**What to produce**
From the listing below, extract every line in which the word "names" appears.
|---|
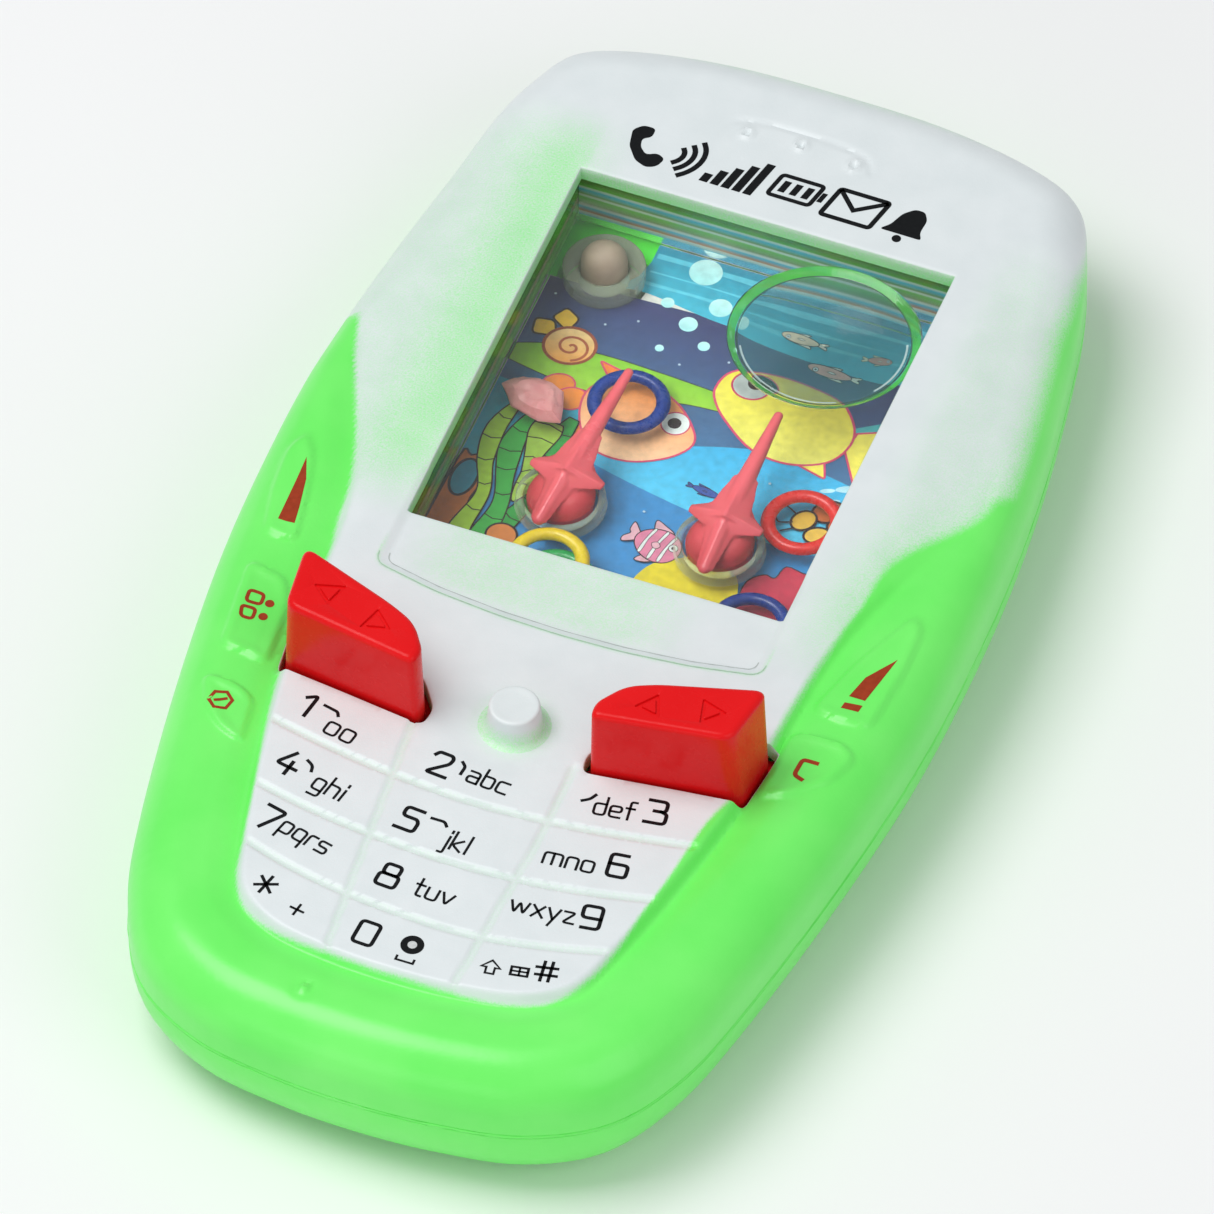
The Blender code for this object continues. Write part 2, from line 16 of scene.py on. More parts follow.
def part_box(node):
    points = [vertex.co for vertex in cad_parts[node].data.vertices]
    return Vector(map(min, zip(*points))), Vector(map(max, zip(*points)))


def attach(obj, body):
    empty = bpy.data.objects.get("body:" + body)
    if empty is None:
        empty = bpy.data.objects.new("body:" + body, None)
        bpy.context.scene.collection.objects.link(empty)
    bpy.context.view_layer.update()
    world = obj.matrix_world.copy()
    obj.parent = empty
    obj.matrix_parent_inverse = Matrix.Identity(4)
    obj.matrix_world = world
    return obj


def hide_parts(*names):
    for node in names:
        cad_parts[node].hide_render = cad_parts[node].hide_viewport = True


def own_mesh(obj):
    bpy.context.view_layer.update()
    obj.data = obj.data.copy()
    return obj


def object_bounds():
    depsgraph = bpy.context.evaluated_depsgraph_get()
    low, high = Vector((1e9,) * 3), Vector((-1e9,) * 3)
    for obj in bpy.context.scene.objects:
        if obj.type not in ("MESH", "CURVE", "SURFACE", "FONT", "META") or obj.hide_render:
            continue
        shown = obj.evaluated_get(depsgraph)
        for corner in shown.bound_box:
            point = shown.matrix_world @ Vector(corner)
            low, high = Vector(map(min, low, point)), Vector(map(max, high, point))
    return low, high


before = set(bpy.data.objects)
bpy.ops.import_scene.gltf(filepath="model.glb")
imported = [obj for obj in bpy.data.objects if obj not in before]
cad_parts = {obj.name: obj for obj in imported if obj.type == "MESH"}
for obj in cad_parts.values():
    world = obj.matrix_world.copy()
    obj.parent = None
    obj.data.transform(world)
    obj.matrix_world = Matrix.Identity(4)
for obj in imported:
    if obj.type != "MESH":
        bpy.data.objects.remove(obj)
|---|
**Written response**
def hide_parts(*names):
    for node in names:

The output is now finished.